Having a nice stadium and a firm that knows how to stage a big event is not enough to make a bowl game these days. Were it not for the inconvenience of the antitrust laws, the NCAA would ban new bowls. Instead, it makes it hard for them to get its imprimatur, without which no big-time team will play.

The NCAA requires would-be bowl entrepreneurs to post a $2 million promissory note and to get the blessings of several major-college football programs. RMG and Kuechenberg had the connections to do that, and as the bowl got sanctioned, RMG went looking for a big sponsor so the game could offer more than the $600,000-per-school NCAA minimum.
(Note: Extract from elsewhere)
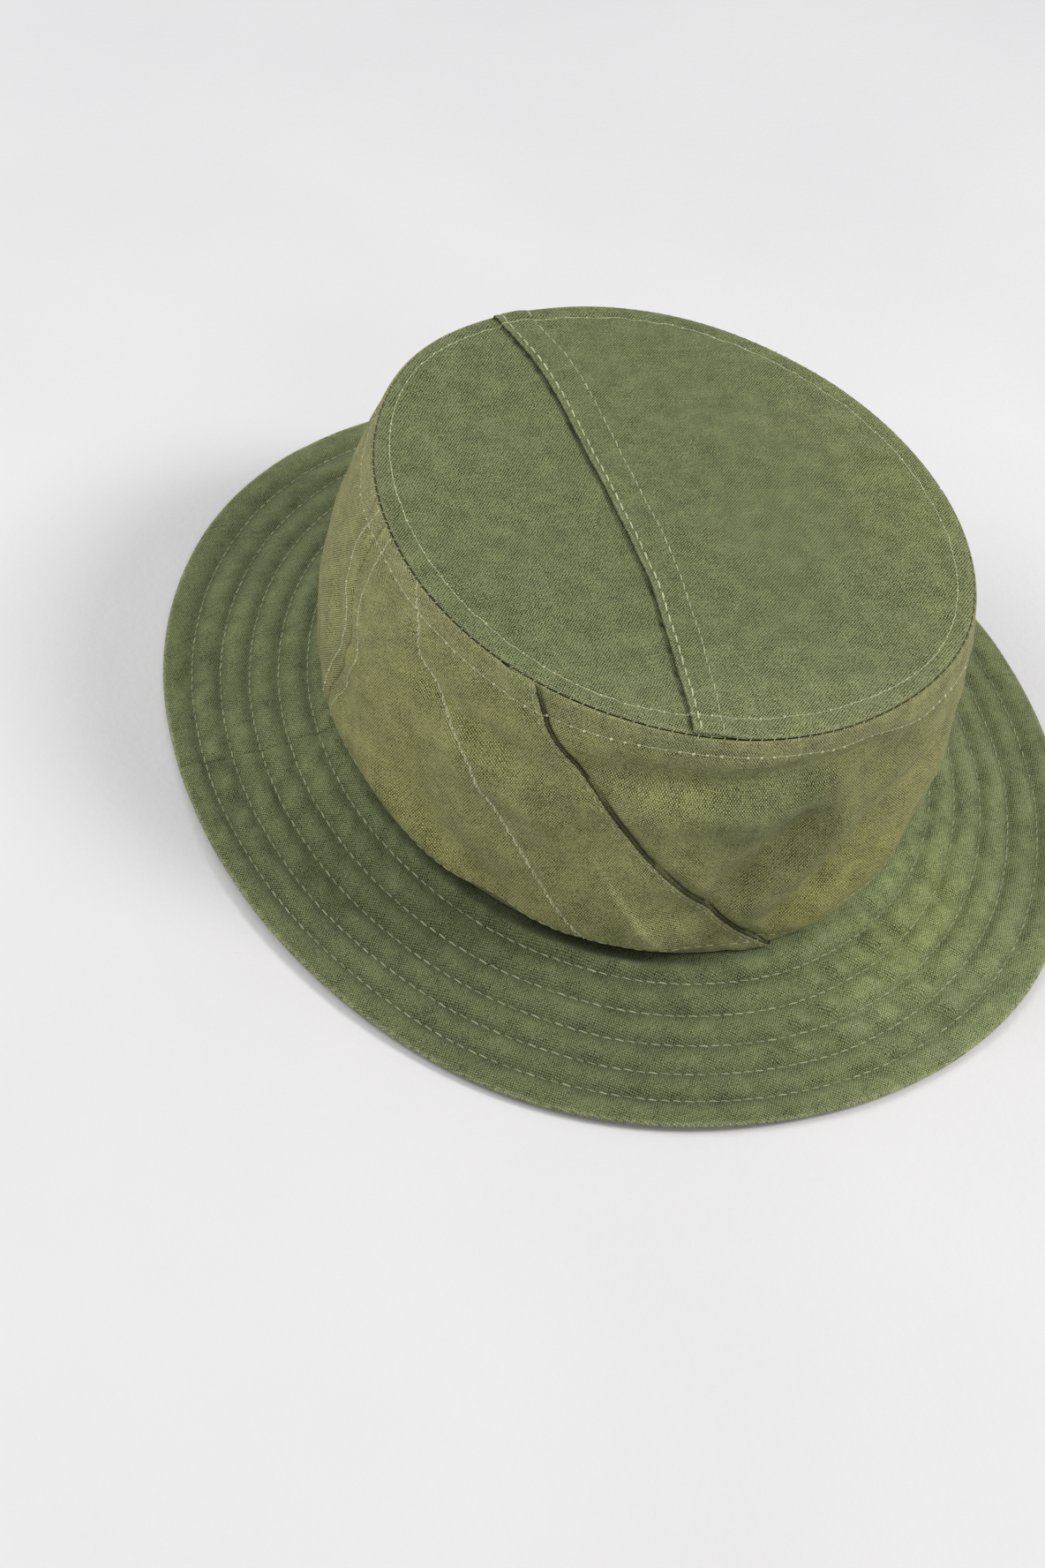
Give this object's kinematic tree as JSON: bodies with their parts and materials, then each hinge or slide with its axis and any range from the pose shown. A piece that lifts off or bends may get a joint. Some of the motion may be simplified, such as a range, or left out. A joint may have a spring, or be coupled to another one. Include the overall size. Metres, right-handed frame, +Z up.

Enter Huizenga, co-founder of Oak Brook`s Waste Management Inc. and head of Blockbuster. A sports buff, Huizenga is now half-owner of Joe Robbie Stadium, part owner of the Dolphins and the man trying to woo big-league baseball to south Florida.

He decided to have his company sponsor the Sunshine Classic, as long as it was no longer the Sunshine Classic. So it`s just the Blockbuster Bowl, trademarked for maximum name identification. With the extra money, the game could offer $1.6 million per team.

Then came more luck. There was the Martin Luther King holiday vote in Arizona that convinced some major teams to skip the Fiesta Bowl. Penn State beat Notre Dame, Florida State beat Florida, Penn State wanted to play Florida State and FSU wanted the money. So in its first year, the Blockbuster Bowl gets what promises to be at least the third-best postseason game.

And about tempting fate? Well, two days before the game, Blockbuster was the subject of a Wall Street Journal story alleging the video rental firm was planning to sell its subscriber lists, complete with information about what kind of movies individual subscribers prefer. This would be legal, but an invasion of privacy.

And despite Ft. Lauderdale`s image concern, Joseph Paterno Jr., the son of Penn State`s coach, got himself robbed at gunpoint on a city beach at 2:30 the other morning.

And though it has been warm, it has been raining. Pouring, actually, and it might do so Friday evening.

Well, some things are beyond the control even of daring men with money, knowledge and a sense of the times.